Cláudia Joaquim abordou mais algumas das questões que o BE reivindica para o Orçamento e que estiveram no centro da discórdia entre o partido e o Governo, levando também ao voto contra dos bloquistas na votação da generalidade do OE2021.

Relativamente à reivindicação da reversão das regras de atribuição do subsídio de desemprego para o período antes da Troika, a secretária de Estado reconhece que, “quando é referido que antes da troika o prazo de atribuição do subsídio de desemprego é maior, é verdade, mas o prazo de garantia [tempo de trabalho necessário para aceder ao subsídio] também era maior”.

Segundo a governante, isto significa que “havia menos pessoas a conseguir aceder ao subsídio de desemprego”, pelo que para este continuar a existir enquanto substituto dos rendimentos do trabalho “num quadro de sustentabilidade da Segurança Social, não se pode mudar só uma variável, ela tem que ser equilibrada”.

Já sobre o alargamento da condição de recursos para acesso ao subsídio social de desemprego, Cláudia Joaquim disse que o apoio “pressupõe que há uma contributividade, ou que houve”, “mas é uma prestação paga por Orçamento do Estado, por receitas de impostos”, e que por isso exige a condição de recursos.

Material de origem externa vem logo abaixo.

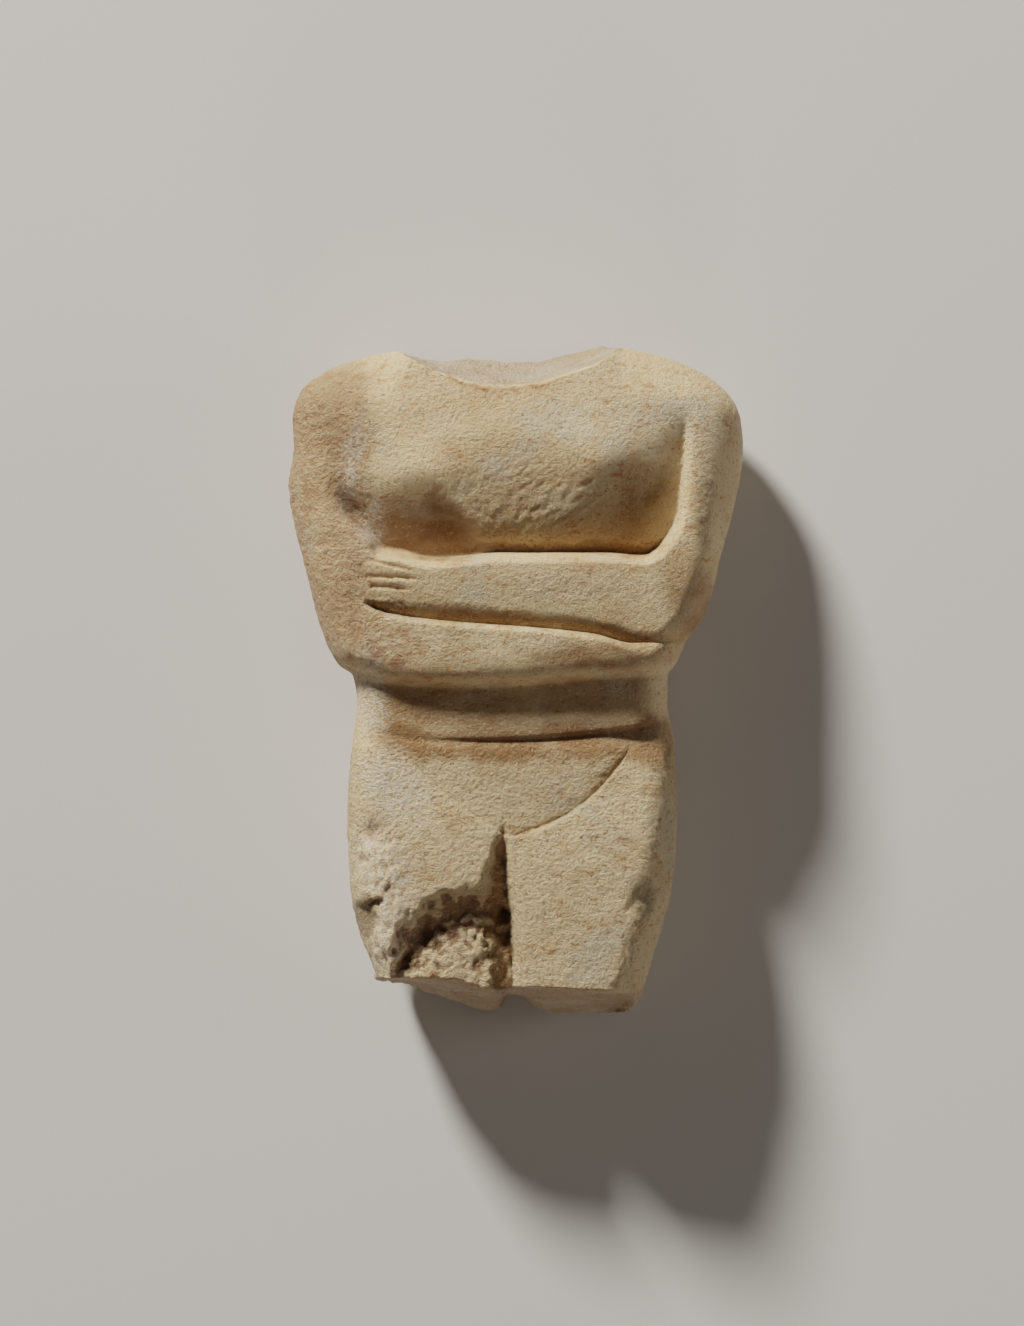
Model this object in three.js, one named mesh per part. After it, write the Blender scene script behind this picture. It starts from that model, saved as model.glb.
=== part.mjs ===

A própria lei de bases da Segurança Social tem estes princípios muito vincados. Portanto, também é nesse contexto que o próprio subsídio social de desemprego deve ser avaliado ou reavaliado”.

A proposta de Orçamento de Estado para 2021 foi aprovada na generalidade, com os votos favoráveis do PS e as abstenções do PCP, Pessoas-Animais-Natureza (PAN), Partido Ecologista “Os Verdes” (PEV) e das deputadas Joacine Katar Moreira e Cristina Rodrigues.

O PSD, BE, CDS-PP e os deputados únicos do Chega, André Ventura, e da Iniciativa Liberal, João Cotrim de Figueiredo, votaram contra o diploma do executivo.

A votação final global está marcada para 26 de novembro.